Allein im Jahr 2023 registrierten 18 Länder 1.346 Fälle – so viele wie nie zuvor. Besonders stark betroffen sind Spanien, Griechenland, Italien, Rumänien und auch Deutschland.

Von Ausbrüchen zur Endemizität

Die Entwicklung zeigt, wie schnell sich C. auris in Gesundheitssystemen etablieren kann.

In Ländern wie Griechenland, Italien, Rumänien und Spanien ist es nach Angaben des ECDC inzwischen nicht mehr möglich, einzelne Ausbrüche voneinander abzugrenzen – die Situation hat sich zu einer regionalen Endemizität verdichtet.

Der Zeitraum zwischen den ersten dokumentierten Fällen und dem Übergang zu einer solchen Endemizität betrug lediglich fünf bis sieben Jahre. Diese Dynamik macht deutlich, dass auch andere Länder rasch in vergleichbare Lagen geraten könnten.

Deutschland unter Druck

In Deutschland tauchten erste Fälle bereits 2015 auf, zunächst im Zusammenhang mit Patientinnen und Patienten, die zuvor im Ausland behandelt worden waren. Eigene Übertragungen innerhalb deutscher Kliniken wurden ab 2021 dokumentiert.

Besonders besorgniserregend war ein größerer Ausbruch im Jahr 2023, bei dem 42 Fälle registriert wurden. Zwar griffen die Infektionen nur begrenzt auf andere Einrichtungen über, dennoch ist die Tendenz alarmierend.

Seit Juli 2023 gilt in Deutschland eine Meldepflicht für invasive Nachweise von C. auris. Doch viele Fälle entgehen diesem System, da zahlreiche Nachweise lediglich Kolonisationen betreffen, die nicht meldepflichtig sind.

Warum Candidozyma auris so gefährlich ist

Der Hefepilz befällt vor allem schwerkranke Patientinnen und Patienten in Kliniken. Er kann schwere Blutstrominfektionen und Infektionen in sterilen Körperregionen verursachen, die oft mit hohen Sterblichkeitsraten verbunden sind.

Hinzu kommt seine ausgeprägte Resistenz gegenüber gängigen Antimykotika:

Die meisten Isolate sind resistent gegen Fluconazol, teils auch gegen Amphotericin B und sogar gegen Echinocandine, die bislang als Mittel der Wahl galten. Fälle von multiresistenten und panresistenten Stämmen wurden ebenfalls dokumentiert.

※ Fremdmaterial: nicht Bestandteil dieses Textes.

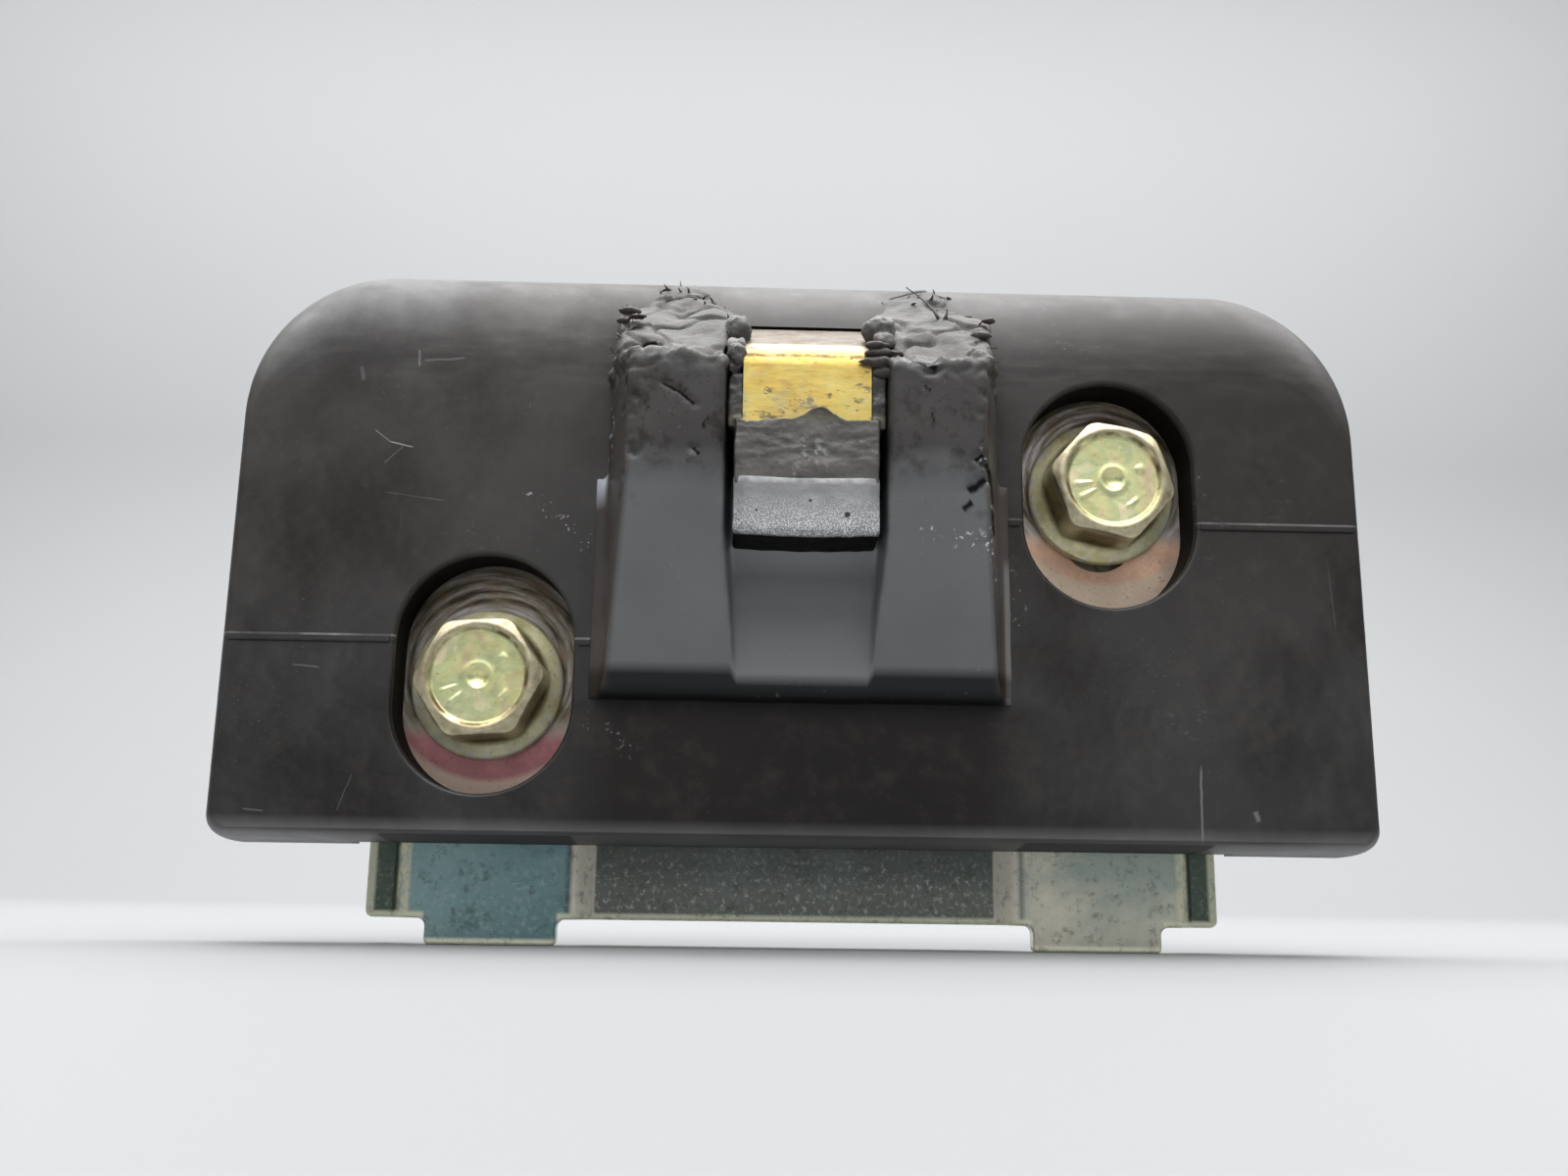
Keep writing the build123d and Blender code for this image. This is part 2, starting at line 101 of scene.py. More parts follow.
class Nodes:
    """Adds nodes to one material and joins them."""

    def __init__(self, name):
        self.material = bpy.data.materials.new(name)
        self.material.use_nodes = True
        self.tree = self.material.node_tree
        self.coords = self.tree.nodes.new("ShaderNodeTexCoord").outputs["Object"]
        split = self.tree.nodes.new("ShaderNodeSeparateXYZ")
        self.tree.links.new(self.coords, split.inputs[0])
        self.x, self.y, self.z = split.outputs
        self.colour = None

    def node(self, kind, inputs, **settings):
        """The outputs of a new node, its inputs given by name or number."""
        made = self.tree.nodes.new(kind)
        for key, value in settings.items():
            setattr(made, key, value)
        for key, value in inputs.items():
            self.put(value, made.inputs[key])
        return made.outputs

    def put(self, value, socket):
        """Joins an output to a socket, or sets a constant on it."""
        if isinstance(value, bpy.types.NodeSocket):
            self.tree.links.new(value, socket)
        elif isinstance(value, (int, float)):
            socket.default_value = value
        else:
            socket.default_value = (*value[:3], 1.0)

    def stretched(self, stretch, rotation=(0, 0, 0)):
        """Object coordinates scaled along each axis, so that a pattern runs long or short."""
        if stretch is None:
            return self.coords
        mapping = self.tree.nodes.new("ShaderNodeMapping")
        mapping.inputs["Scale"].default_value = stretch
        mapping.inputs["Rotation"].default_value = rotation
        self.put(self.coords, mapping.inputs["Vector"])
        return mapping.outputs["Vector"]

    def noise(self, scale, detail=4.0, roughness=0.55, stretch=None, distortion=0.0, vector=None):
        inputs = {"Scale": scale, "Detail": detail, "Roughness": roughness, "Distortion": distortion}
        inputs["Vector"] = self.stretched(stretch) if vector is None else vector
        return self.node("ShaderNodeTexNoise", inputs)["Fac"]

    def cell_edges(self, scale, stretch, rotation):
        """Distance from the borders of random cells: 0 on a net of thin lines."""
        inputs = {"Scale": scale, "Vector": self.stretched(stretch, rotation)}
        return self.node("ShaderNodeTexVoronoi", inputs, feature="DISTANCE_TO_EDGE")["Distance"]

    def vector(self, x, y, z):
        return self.node("ShaderNodeCombineXYZ", {0: x, 1: y, 2: z})[0]

    def math(self, operation, first, second=0.0):
        return self.node("ShaderNodeMath", {0: first, 1: second}, operation=operation)[0]

    def plus(self, first, second):
        return self.math("ADD", first, second)

    def minus(self, first, second):
        return self.math("SUBTRACT", first, second)

    def most(self, first, second):
        return self.math("MAXIMUM", first, second)

    def times(self, *factors):
        product = factors[0]
        for factor in factors[1:]:
            product = self.math("MULTIPLY", product, factor)
        return product

    def between(self, value, low, rise, fall, high):
        """0 up to low, 1 from rise to fall, 0 again from high on."""
        return self.times(self.band(value, low, rise), self.band(value, high, fall))

    def around(self, value, low, high, soft):
        """1 between two places and 0 outside them, softened by the same amount at both."""
        return self.times(self.past(value, low, soft), self.past(value, high, -soft))

    def past(self, value, place, soft):
        """0 before a place and 1 beyond it; the other way round where soft is negative."""
        return self.band(value, place - soft, place + soft)

    def near(self, value, place, start, end):
        """0 at the start and 1 at the end, each so many millimetres from a place."""
        return self.band(value, place + start * MM, place + end * MM)

    def spots(self, low, high, *pattern, **options):
        """Noise, 0 where it is under low and 1 where it is over high."""
        return self.band(self.noise(*pattern, **options), low, high)

    def scattered(self, fine, coarse):
        """Fine spots that come only in coarse patches."""
        return self.times(self.spots(*fine), self.spots(*coarse))

    def ramp(self, value, *stops):
        """A value turned into colours through (place, colour) stops."""
        made = self.tree.nodes.new("ShaderNodeValToRGB")
        elements = made.color_ramp.elements
        while len(elements) < len(stops):
            elements.new(0.5)
        for element, (place, colour) in zip(elements, stops):
            element.position = place
            element.color = (*colour, 1.0)
        self.put(value, made.inputs["Fac"])
        return made.outputs["Color"]

    def band(self, value, low, high, start=0.0, end=1.0):
        """Maps low..high of a value to start..end, clamped."""
        inputs = {"Value": value, "From Min": low, "From Max": high, "To Min": start, "To Max": end}
        return self.node("ShaderNodeMapRange", inputs)["Result"]

    def mix(self, share, first, second):
        """The second colour over the first, as far as the share says."""
        return self.node("ShaderNodeMix", {0: share, 6: first, 7: second}, data_type="RGBA")[2]

    def radius(self, centre_x, centre_z):
        """Distance in X and Z from an axis along Y."""
        across = self.minus(self.x, centre_x)
        up = self.minus(self.z, centre_z)
        return self.math("SQRT", self.plus(self.times(across, across), self.times(up, up)))

    def line_mark(self, start, end, width):
        """1 on a thin straight mark between two places in X and Z, in millimetres, else 0."""
        (ax, az), (bx, bz) = start, end
        length = math.hypot(bx - ax, bz - az)
        along_x, along_z = (bx - ax) / length, (bz - az) / length
        from_x = self.minus(self.x, (ax + bx) / 2 * MM)
        from_z = self.minus(self.z, (az + bz) / 2 * MM)
        along = self.plus(self.times(from_x, along_x), self.times(from_z, along_z))
        aside = self.minus(self.times(from_x, along_z), self.times(from_z, along_x))
        waver = self.band(self.noise(500, 2), 0, 1, -width * MM, width * MM)
        aside = self.plus(aside, waver)
        inside = self.band(self.math("ABSOLUTE", along), length / 2 * MM, length * 0.4 * MM)
        thin = self.band(self.math("ABSOLUTE", aside), width * MM, width * 0.3 * MM)
        return self.times(inside, thin)

    def bump(self, height, strength, distance, normal=None):
        inputs = {"Height": height, "Strength": strength, "Distance": distance}
        if normal is not None:
            inputs["Normal"] = normal
        return self.node("ShaderNodeBump", inputs)["Normal"]

    def paint(self, colour, *factors):
        """Lays a colour over what is there, as far as the product of the factors says."""
        self.colour = self.mix(self.times(*factors), self.colour, colour)

    def worn(self, rough, grain, metallic):
        """Ends a material whose roughness drifts: (scale, low, high), and (scale, strength, depth)."""
        scale, low, high = rough
        roughness = self.band(self.noise(scale, 4, 0.6), 0.3, 0.7, low, high)
        scale, strength, depth = grain
        normal = self.bump(self.noise(scale, 3, 0.6), strength, depth)
        return self.finish(roughness, normal, metallic)

    def finish(self, roughness, normal=None, metallic=0.0):
        """Joins the results to the shader and gives the material back."""
        inputs = self.tree.nodes["Principled BSDF"].inputs
        self.put(self.colour, inputs["Base Color"])
        self.put(roughness, inputs["Roughness"])
        self.put(metallic, inputs["Metallic"])
        if normal is not None:
            self.put(normal, inputs["Normal"])
        return self.material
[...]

Unterschätzte Gefahr durch unvollständige Überwachung

Das ECDC betont, dass die tatsächlichen Fallzahlen vermutlich deutlich höher liegen. Systematische nationale Surveillance-Systeme fehlen in vielen Ländern, und die gemeldeten Daten beruhen häufig auf freiwilligen Einsendungen von Isolaten an Referenzlabore. So könnten zahlreiche Fälle unentdeckt bleiben – ein Problem, das die Einschätzung der realen Bedrohung erschwert.

Forderung nach mehr Wachsamkeit und Prävention

Besonders kritisch sieht die Behörde die Lücken bei der Prävention und Kontrolle von Krankenhausinfektionen.

Zwar verfügen die meisten europäischen Länder über Referenzlabore, doch nur 17 von 36 Ländern haben ein nationales Überwachungssystem eingerichtet, und lediglich 15 haben verbindliche Leitlinien zur Infektionskontrolle bei C. auris.

Das ECDC fordert deshalb verstärkte Anstrengungen zur Früherkennung, zur Implementierung strenger Hygienemaßnahmen sowie zur länderübergreifenden Zusammenarbeit, um die weitere Ausbreitung einzudämmen oder zumindest zu verlangsamen.

Quelle

European Centre for Disease Prevention and Control (ECDC): Survey on the epidemiological situation, laboratory capacity and preparedness for Candidozyma (Candida) auris, 2024. Surveillance and monitoring. 11. September 2025. DOI: 10.2900/2025052.